# AETE running out of test pilots?



## The Bread Guy (26 Nov 2009)

From MERX:
http://forums.milnet.ca/forums/threads/90186/post-893064#msg893064



> .... This particular pilot is the only successful candidate from the selection process. If he cannot attend this training then no one can be trained on that serial. If this particular pilot does not complete the training, then he cannot be employed or posted to AETE in APS 2011. The impact on AETE will be the lose of qualified Flight Test Pilots in APS 2010 and 2011 with no one to replace the departing personnel which is of a great concern for the Department of National Defence, AETE ....



Am I reading this right?  If we don't train this person, we're going to run out of test pilots by 2011?


----------



## C1Dirty (16 Dec 2009)

Anyone know what the operational impact of not having AETE would be? If we purchase 'off the shelf' and piggy bank on the upgrades of countries who operate larger fleets (no made in Canada solutions) could we get by without them?  No disrespect intended, I guess I just don't fully comprehend their purpose.


----------



## observor 69 (16 Dec 2009)

An older news story but it gives some idea of the projects they deal with;
http://www.airforce.forces.gc.ca/4w-4e/nr-sp/index-eng.asp?id=837

Present web page:
http://www.airforce.forces.gc.ca/4w-4e/units-unites/page-eng.asp?id=610


----------



## hauger (16 Dec 2009)

C1Dirty said:
			
		

> Anyone know what the operational impact of not having AETE would be? If we purchase 'off the shelf' and piggy bank on the upgrades of countries who operate larger fleets (no made in Canada solutions) could we get by without them?  No disrespect intended, I guess I just don't fully comprehend their purpose.



You'd think you could get away with piggy backing, but no, buying run of the mill off the shelf already in use common aircraft would still need to be Canadian tested to be issued the certification.  The 130J that's been used by other countries for over a decade now will be delivered to AETE this spring for it's follow-on testing (it's already undergone some testing earlier in the program with a US aircraft).


----------



## Strike (17 Dec 2009)

hauger said:
			
		

> You'd think you could get away with piggy backing, but no, buying run of the mill off the shelf already in use common aircraft would still need to be Canadian tested to be issued the certification.  The 130J that's been used by other countries for over a decade now will be delivered to AETE this spring for it's follow-on testing (it's already undergone some testing earlier in the program with a US aircraft).



The work they do at AETE is so much more than testing new aircraft that come on the line.  If that's all they did then it would be pretty boring considering the frequency with which we purchase new planes.

This is from the site:


> The personnel of AETE are proud to be accountable for the evaluation of all new equipment introduced to the fleets and to be called upon for informed opinion in addressing the sometimes difficult issues associated with the technological aspects of the application of air power.
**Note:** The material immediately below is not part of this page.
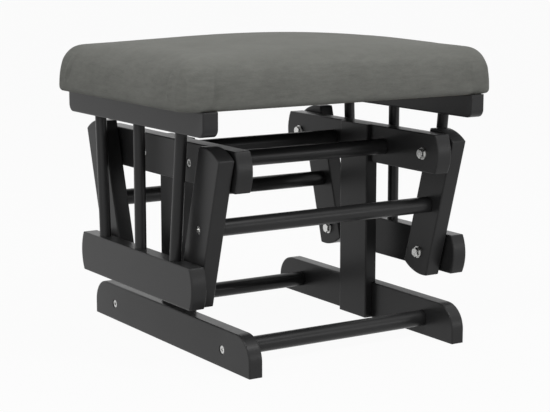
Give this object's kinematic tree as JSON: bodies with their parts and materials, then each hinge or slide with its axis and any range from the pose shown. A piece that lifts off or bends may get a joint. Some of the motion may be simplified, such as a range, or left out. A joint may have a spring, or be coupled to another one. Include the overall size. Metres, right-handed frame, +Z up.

The people there test everything from the aircraft to safety equipment.  Every little piece that we wear or use has to be tested to some extent so that mistakes are made in a controlled setting and not in the field.

I've seen some of the results of the work they've done and, trust me, it's a worthwhile unit to have.


----------



## hauger (17 Dec 2009)

Thanks Strike.  I was actually fully aware of what AETE does and what test pilots themselves do.  The question, though, was asking if we could get by without AETE and test pilots by buying FAA approved off the shelf parts with NATO numbers, and I answered "no".  But yes, you're right, AETE does a considerable amount more than testing and approving new aircraft.  Still not sure how that helped answer the original question though.


----------